No more news came out on the subject for several weeks, and then people started to wonder why Hendricks’ VADA paperwork hadn’t, you know, been filed. It turns out that Hendricks had just been kidding before, and according to Hendricks’ manager Ted Erhardt, GSP’s drug test proposal was “full of red flags” from the beginning:

“GSP asked if we would drug test. He didn’t say VADA or anything else at first, he just asked for drug testing and Johny said, ‘Of course I’ll drug test.’ Then he said VADA, and then it came to us that VADA is giving the testing to him for free.’

“Somehow he (St-Pierre) has a relationship with VADA. I don’t know to what degree, but that made us a little nervous and since we don’t work for GSP, we work for the UFC, and we’re fighting in Nevada, so they’re the commission, we talked to both of them. We did a conference call with GSP’s manager and trainer, the Nevada commission, UFC representative and myself, and we talked about him wanting us to do VADA.

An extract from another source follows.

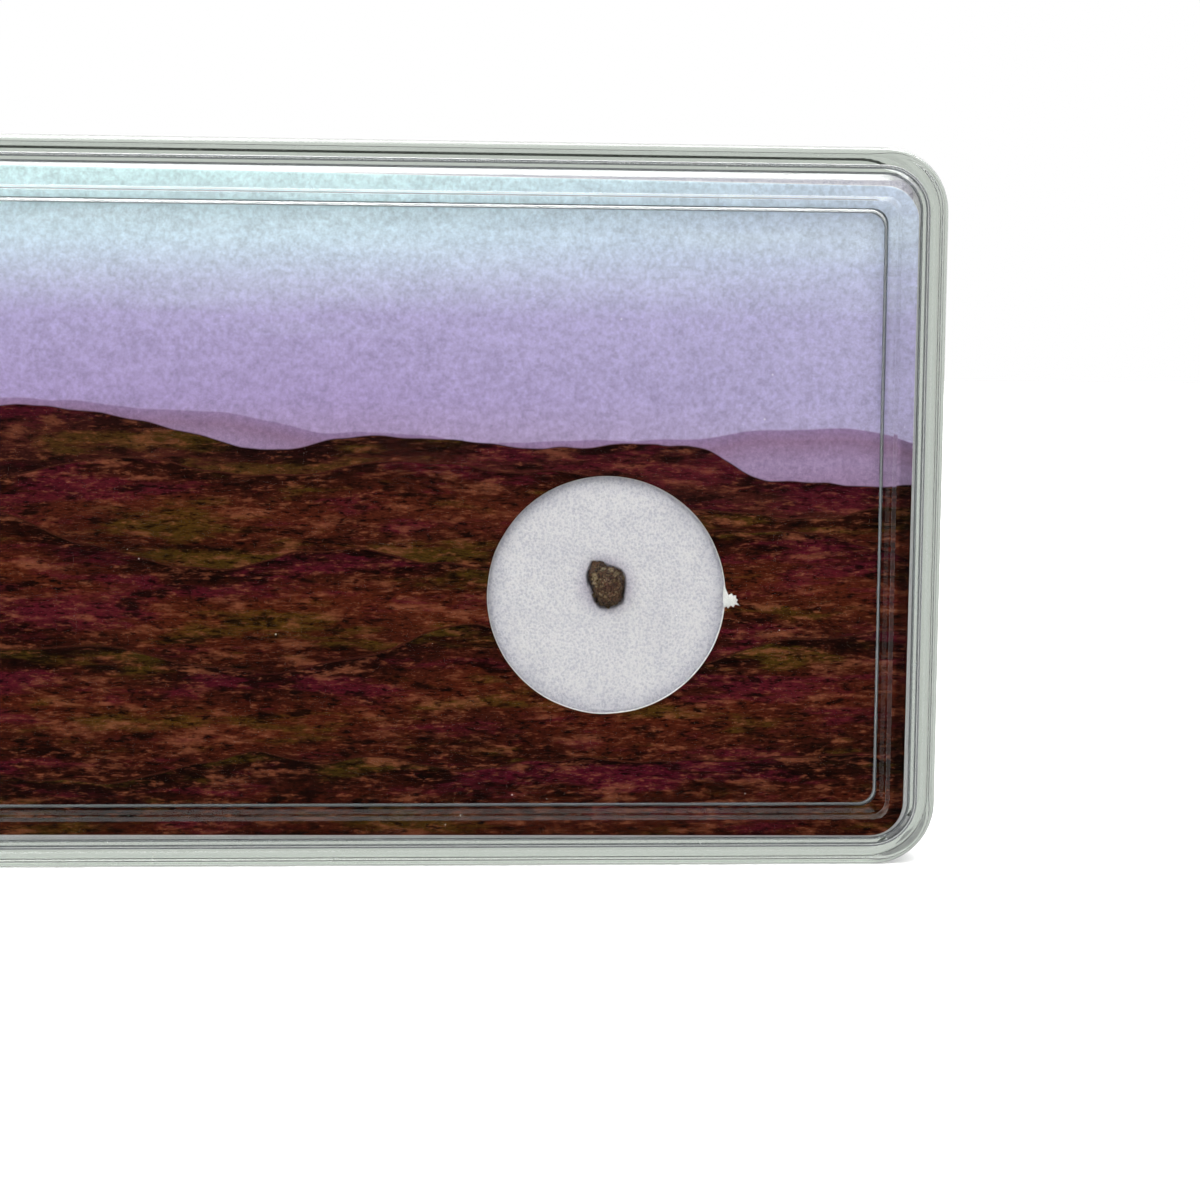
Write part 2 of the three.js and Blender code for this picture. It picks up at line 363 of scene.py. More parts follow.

“Alarm bells ring straight away when you consider that VADA testing will cost a fighter $20,000 U.S, and GSP is not paying a cent for it.”

Ehrhardt then talked about the possibility of using the WADA (world anti-doping agency) as an agency that has no affiliation with either fighter.

“A week later, GSP’s attorney asked 15 or 20 questions about how WADA is going to test for this and that, how are they going to move the tests, how are they going to do this, a ton of questions.

“He wanted to have predetermined times. It’s not random if you know when they’re coming. He had questions about what they test for, and that’s another red flag. Why do you care what they test for, if you’re clean, you’re clean? We didn’t ask one questionWe were just ready to test WADA, that’s what we wanted to do, and he didn’t want to.”

And now, Hendricks says GSP tried to “throw him under the bus. So, what really happened here? Did GSP try to hoodwink Hendricks and validate his own drug use by using some phony wannabe regulators? Or is Johny simply too suspicious? One thing that’s for sure is that the speculation over steroid use seems kind of ridiculous when it’s heaped on a fighter who’s never shown a really rapid change in physique. However, Hendricks’ perspective is understandable: I guess if my parents didn’t even know how to spell my name, I might be suspicious too.